Midloe Grange Farm is a 240 acre arable farm where the aim is to maintain the farm’s viability by using modern technology to produce the maximum economic yields of premium crops, alongside caring and enhancing the environment.
Farmer: David Felce
Address: R. C. Felce & Son, Midloe Grange Farm, Rectory Lane, Southoe, Cambridgeshire, PE19 5YD
Member since 1999 and LEAF Demonstration Farm since 2000
Midloe Grange Farm is a 240 acre arable farm that works closely with neighbours to pool resources and expertise. Winter wheat is grown in rotation with oilseed rape and beans as a break crop that assist in the control of troublesome weeds and naturally restrict the build-up of pests and diseases. Appropriate use of technology and careful monitoring of crops is combined with responsible and sympathetic attention to the many wildlife and conservation features on the farm. David carries out his own agronomy on the farm and provides the service to a group of neighbouring farms. This has also included creating a Countryside Stewardship Scheme across several of the farms.
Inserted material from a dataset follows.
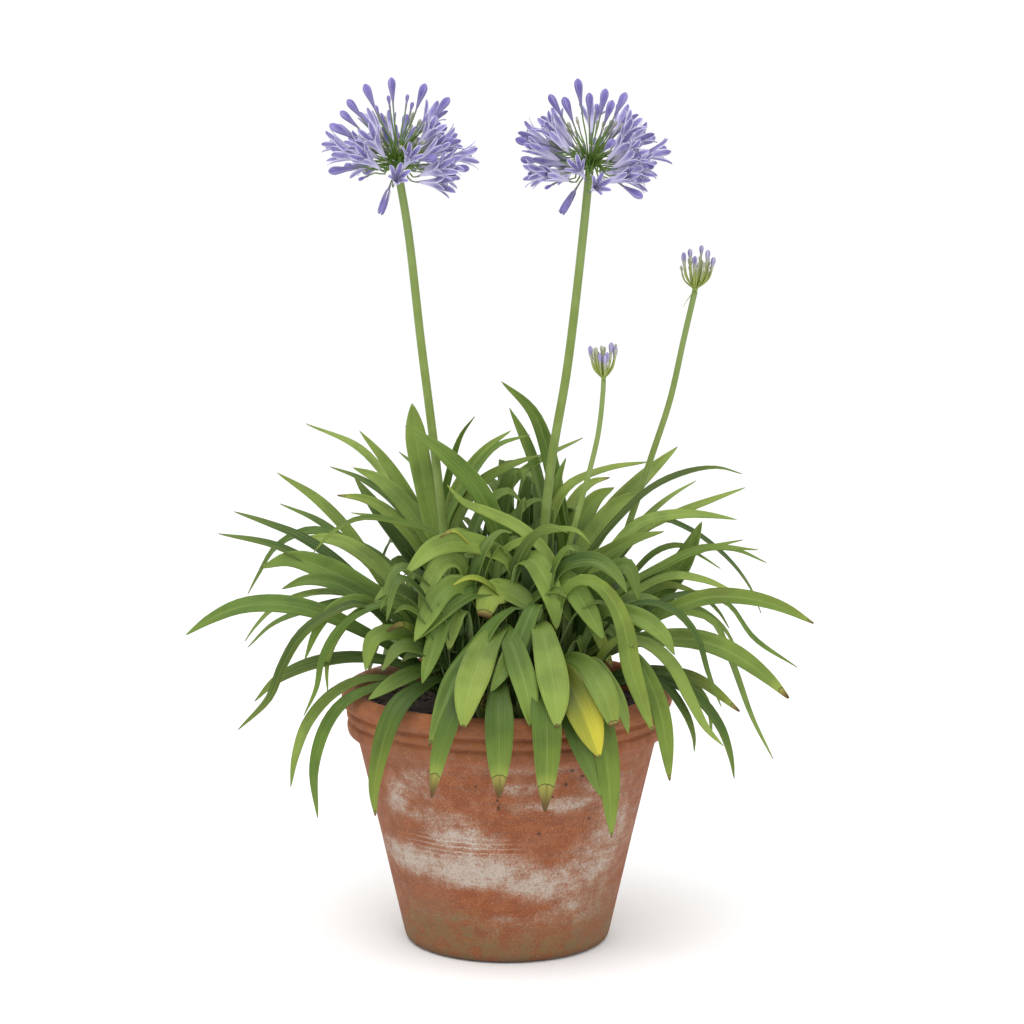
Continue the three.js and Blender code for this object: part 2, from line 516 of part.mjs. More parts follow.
// Follows the wanted direction from the last ring's, twisting no faster than a leaf does.
function nextAcross(last, tangent, wanted, length) {
  const turning = new THREE.Quaternion().setFromUnitVectors(last.tangent, tangent);
  const carried = last.across.clone().applyQuaternion(turning);
  const angle = Math.atan2(carried.clone().cross(wanted).dot(tangent), carried.dot(wanted));
  const most = THREE.MathUtils.degToRad(BLADE.twist) * length;
  return carried.applyAxisAngle(tangent, THREE.MathUtils.clamp(angle, -most, most));
}

// One strap leaf: a long blade of two edges and a keel, with its edges raised above the keel.
function makeBlade(points, width, turn) {
  const curve = curveThrough(points);
  const heading = points.at(-1).clone().sub(points[0]).setZ(0).normalize();
  const level = heading.clone().cross(new THREE.Vector3(0, 0, 1));
  const rings = [];
  let last = null;
  for (const share of ringShares(curve)) {
    const centre = curve.getPointAt(share);
    const tangent = curve.getTangentAt(share);
    const wanted = wantedAcross(centre, tangent, level, turn);
    const length = last ? (share - last.share) * curve.getLength() : 0;
    const across = last ? nextAcross(last, tangent, wanted, length) : wanted;
    const face = across.clone().cross(tangent);
    const half = bladeShape(share, width) / 2;
    const thick = BLADE.thick * (1 - 0.35 * share);
    const dip = BLADE.dip * 2 * half;
    rings.push([
      centre.clone().addScaledVector(across, -half).addScaledVector(face, dip),
      centre.clone().addScaledVector(across, half).addScaledVector(face, dip),
      centre.clone().addScaledVector(face, -thick),
    ]);
    last = { share, tangent, across };
  }
  rings.push([points.at(-1)]);
  return loft(rings);
}

// A leaf that the front hides: it rises from its crown, arches over and drops its tip.
function hiddenLeaf(rule, place, draw) {
  const { layer } = CROWNS[rule.fan - 1];
  const back = rule.back ? draw(...rule.back) : 0;
  const widest = rule.back ? LAYER_SPREAD * (back / layer - 1) : 1;
  const side = widest * rule.side * ((2 * (place + draw(0.35, 0.65))) / rule.count - 1);
  const endLayer = rule.back ? back / (1 + Math.abs(side) / LAYER_SPREAD) : layer + draw(-8, 8);
  const apex = draw(...rule.apex);
  const tip = Math.min(draw(...rule.tip), apex);
  const spread = [0.34, 0.62, 0.84, 1];
  const heights = [apex * 0.8, apex, THREE.MathUtils.lerp(apex, tip, 0.4), tip];
  const points = spread.map((share, i) => {
    const x = side * share;
    const y = layerDepth(THREE.MathUtils.lerp(layer, endLayer, share), x);
    const overRim = Math.hypot(x, y) > RIM_PASS.inside && Math.hypot(x, y) < RIM_PASS.outside;
    const lowest = overRim ? POT.height + RIM_PASS.above : 0;
    return new THREE.Vector3(x, y, Math.max(lowest, SOIL.top + heights[i]));
  });
  return { fan: rule.fan, width: draw(...rule.width), turn: 0, points };
}

// Every blade, with the roots of a fan spread evenly along its crown in the order of their leaves.
function listBlades() {
  const blades = LEAVES.map((row) => (
    { fan: row[0], width: row[1], turn: row[2], points: leafRoute(row) }
  ));
  const draw = makeDraw(HIDDEN_SEED);
  for (const rule of HIDDEN_LEAVES) {
    for (let i = 0; i < rule.count; i += 1) blades.push(hiddenLeaf(rule, i, draw));
  }
  CROWNS.forEach((crown, i) => {
    const own = blades.filter((blade) => blade.fan === i + 1).sort((a, b) => a.points[0].x - b.points[0].x);
    own.forEach((blade, place) => {
      const rootX = (crown.half - 6) * ((2 * place) / (own.length - 1) - 1);
      blade.points = rootedRoute(blade.points, crown, rootX);
    });
  });
  return blades;
}

function makeFan(number, blades) {
  const own = blades.filter((blade) => blade.fan === number);
  const solids = own.map((blade) => makeBlade(blade.points, blade.width, blade.turn));
  return mainBody(joinAll([makeCrown(CROWNS[number - 1]), ...solids]));
}

// ---- Scapes and umbels --------------------------------------------------------------------------

function scapePoints({ layer, route }) {
  const points = route.map(([across, up]) => inLayer(across, up, layer));
  const foot = points[0].clone().setZ(SOIL.top - SCAPE.sink);
  return [foot, ...points];
}

function tubeAlong(points, radii, sides) {
  const curve = curveThrough(points);
  const front = new THREE.Vector3(0, 1, 0);
  const steps = points.length + 2;
  const rings = [];
  for (let i = 0; i <= steps; i += 1) {
    const share = i / steps;
    const radius = THREE.MathUtils.lerp(radii[0], radii[1], share);
    rings.push(ringAround(curve.getPointAt(share), curve.getTangentAt(share), front, radius, sides));
  }
  return loft(rings);
}

function anySide(axis) {
  return Math.abs(axis.z) > 0.9 ? new THREE.Vector3(1, 0, 0) : new THREE.Vector3(0, 0, 1);
}

// A six-pointed trumpet: narrow tube, spread tepals with notches between them, and a hollow throat.
function openFloret(base, axis) {
  const side = anySide(axis);
  const at = (distance) => base.clone().addScaledVector(axis, distance);
  const { floret, mouth, throat } = UMBEL;
  const tips = ringAround(at(floret * 0.93), axis, side, mouth, 6);
  const notches = ringAround(at(floret * 0.62), axis, side, mouth * 0.42, 6, Math.PI / 6);
  const tube = ringAround(at(floret * 0.3), axis, side, throat, 6);
  const points = [at(-2), ...tube, ...tips, ...notches, at(floret * 0.42)];
  const [foot, firstTube, firstTip, firstNotch, heart] = [0, 1, 7, 13, 19];
  const index = [];
  for (let i = 0; i < 6; i += 1) {
    const next = (i + 1) % 6;
    const [tube0, tube1] = [firstTube + i, firstTube + next];
    const [tip0, tip1, notch] = [firstTip + i, firstTip + next, firstNotch + i];
    index.push(foot, tube1, tube0, tube0, notch, tip0, tube0, tube1, notch, tube1, tip1, notch);
    index.push(tip0, notch, heart, notch, tip1, heart);
  }
  return closedSolid(points.flatMap((point) => point.toArray()), index);
}

// A stalk and the bud at its end, in one piece.
function stalkedBud(start, base, axis, length, radius) {
  const side = anySide(axis);
  const ringAt = (distance, size) => (
    ringAround(base.clone().addScaledVector(axis, distance), axis, side, size, UMBEL.budSides)
  );
  return loft([
    ringAround(start, axis, side, UMBEL.pedicel, UMBEL.budSides), ringAt(0, UMBEL.pedicel),
    ringAt(length * 0.62, radius), [base.clone().addScaledVector(axis, length)],
  ]);
}

// Where each floret and bud of an umbel ends, with the hidden back half filled by rule.
function umbelEnds({ heads, backOpen, backBuds, backLift, seed }) {
  const draw = makeDraw(seed);
  const reach = Math.hypot(...heads[0].slice(1));
  const count = backOpen + backBuds;
  const kinds = backOpen > 0 ? ['open', 'bud'] : ['young', 'young'];
  const back = Array.from({ length: count }, (_, i) => {
    const azimuth = Math.PI * ((i + 0.5) / count) + draw(-0.12, 0.12);
    const lift = draw(...backLift) * reach;
    const out = Math.sqrt(reach * reach * 0.9 - lift * lift);
    return [kinds[i % 2], out * Math.cos(azimuth), lift, out * Math.sin(azimuth)];
  });
  return [...heads, ...back];
}

function makeUmbel(umbel) {
  const scape = SCAPES[umbel.scape];
  const top = scapePoints(scape).at(-1);
  const hubRadius = UMBEL.hub * (scape.radius[1] / SCAPES.scape_left.radius[1]);
  const hub = top.clone().add(new THREE.Vector3(0, 0, hubRadius * 0.8));
  const hubBall = new THREE.SphereGeometry(hubRadius, UMBEL.hubSides, 5);
  hubBall.rotateX(Math.PI / 2);
  hubBall.translate(hub.x, hub.y, hub.z);
  const seat = curveThrough(scapePoints(scape)).getTangentAt(1);
  const pieces = [solidFromGeometry(hubBall).trimByPlane(seat.toArray(), top.dot(seat) + SCAPE.gap)];
  for (const [kind, across, up, back] of umbelEnds(umbel)) {
    const end = hub.clone().add(new THREE.Vector3(across, back, up));
    const axis = end.clone().sub(hub).normalize();
    const base = end.clone().addScaledVector(axis, -FAR_END[kind]);
    const leaving = axis.clone().setZ(Math.max(axis.z, UMBEL.lowestLeaving)).normalize();
    const start = hub.clone().addScaledVector(leaving, hubRadius * 0.6);
    if (kind === 'open') {
      const rings = [start, base].map((centre) => ringAround(centre, axis, anySide(axis), UMBEL.pedicel, 3));
      pieces.push(loft(rings), openFloret(base, axis));
    } else {
      pieces.push(stalkedBud(start, base, axis, FAR_END[kind], BUD_RADIUS[kind]));
    }
  }
  return mainBody(joinAll(pieces));
}

// ---- Assembly -----------------------------------------------------------------------------------

const group = new THREE.Group();

function addPiece(name, solid, [colour, roughness]) {
  const material = new THREE.MeshStandardMaterial({ color: colour, roughness, metalness: 0 });
  const mesh = new THREE.Mesh(geometryFromSolid(solid), material);
  mesh.name = name;
  group.add(mesh);
}

const blades = listBlades();
let soil = makeSoil();
for (const crown of CROWNS) soil = soil.subtract(makeCrown(crown, CROWN.gap));
for (const scape of Object.values(SCAPES)) {
  const [foot] = scapePoints(scape);
  soil = soil.subtract(upright(scape.radius[0] + 2, foot.z - SCAPE.gap, SOIL.top + 40, foot.x, foot.y));
}
addPiece('pot', makePot(), COLOURS.pot);
addPiece('soil', soil, COLOURS.soil);
CROWNS.forEach((_, i) => addPiece(`leaf_fan_${i + 1}`, makeFan(i + 1, blades), COLOURS.leaf));
for (const [name, scape] of Object.entries(SCAPES)) {
  addPiece(name, tubeAlong(scapePoints(scape), scape.radius, SCAPE.sides), COLOURS.scape);
}
for (const [name, umbel] of Object.entries(UMBELS)) {
  addPiece(name, makeUmbel(umbel), name.startsWith('bud') ? COLOURS.bud : COLOURS.umbel);
}

export default group;
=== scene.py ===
# %% [markdown]
# # An agapanthus in its terracotta pot
#
# The plant is an African lily: six crowns of strap leaves, four bare flower stalks, two open umbels and two
# umbels still in bud, all growing from one thrown clay pot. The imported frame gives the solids, their places
# and their one body. This lesson dresses them: finer pieces of the same form replace each solid, and one more
# piece, the young leaves that fill the heart, has no solid of its own.

# %% Load the frame and note its size
import math
from functools import partial

import bmesh
import bpy
from mathutils import Matrix, Quaternion, Vector, noise


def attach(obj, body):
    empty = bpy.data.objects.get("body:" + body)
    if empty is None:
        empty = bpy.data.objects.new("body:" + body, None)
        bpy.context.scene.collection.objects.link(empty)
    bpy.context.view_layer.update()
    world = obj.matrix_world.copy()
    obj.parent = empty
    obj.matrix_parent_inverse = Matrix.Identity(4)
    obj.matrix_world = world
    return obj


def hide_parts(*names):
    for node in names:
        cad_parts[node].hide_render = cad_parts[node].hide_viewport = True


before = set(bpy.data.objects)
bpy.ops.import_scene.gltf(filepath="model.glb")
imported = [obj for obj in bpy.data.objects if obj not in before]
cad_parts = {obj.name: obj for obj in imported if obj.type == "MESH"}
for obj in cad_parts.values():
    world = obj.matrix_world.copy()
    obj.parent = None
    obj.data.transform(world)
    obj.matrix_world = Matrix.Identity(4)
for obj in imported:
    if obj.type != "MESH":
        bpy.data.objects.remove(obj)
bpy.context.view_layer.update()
MM = 0.001                      # everything below is modelled in millimetres and scaled by this at the end
print("frame nodes:", len(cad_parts))

# %% [markdown]
# ## The camera
# The plant is seen from a standing eye about three metres away, through a long lens, so its lines stay nearly
# parallel. The eye and the tilt are also what the leaves are set out from, so they come first and are named.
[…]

The farm is involved in projects to enable productive farming to take place whilst reducing the impact upon the environment. One example is being carried out with LEAF and the Environment Agency to look at ways of preventing and capturing soil and sediment that may transport nutrients and pesticides into water.
A number of hedges and trees have been planted over the years and hedge cutting is timed carefully being mindful that they are home and an important food source for wild animals and birds. There are seven ponds on the farm, two of which have been cleaned and one is stocked with fish. Six metre margins have been established around several fields, some of which have been sown with a mixture of grass and wild flowers to encourage wildlife. Midloe Grange is also home to summer visitors such as swifts and turtle doves, and migrant warblers, as well as all the resident species of birds that are part of a healthy farmed environment, such as skylarks, grey partridge, tree sparrows, linnets and bullfinches. A number of bird and bat boxes have also been set up around the farm to encourage nesting.
Ongoing monitoring of moths has identified several species of local and national importance, such as the white spotted pinion, which is dependent upon elm trees to lay its eggs. Midloe is fortunate to have a row of elm trees that have, to date, survived the ravages of Dutch Elm Disease.
A 15 acre paddock on the farm is of national importance. The paddock has ridge and furrow cultivation and moated boundaries. It has been dated back to the Middle Ages and is a County Wildlife Site. Green Winged Orchid, sulphur clover and stemless thistle are just some of the wildflower species that have been recorded on the site.
The farm has a meeting room that allows groups to explore ideas and theory before looking at the practical aspects out on the farm. The aim is to work with other groups and organisations to bring together different areas of expertise in order to develop sound, practical solutions.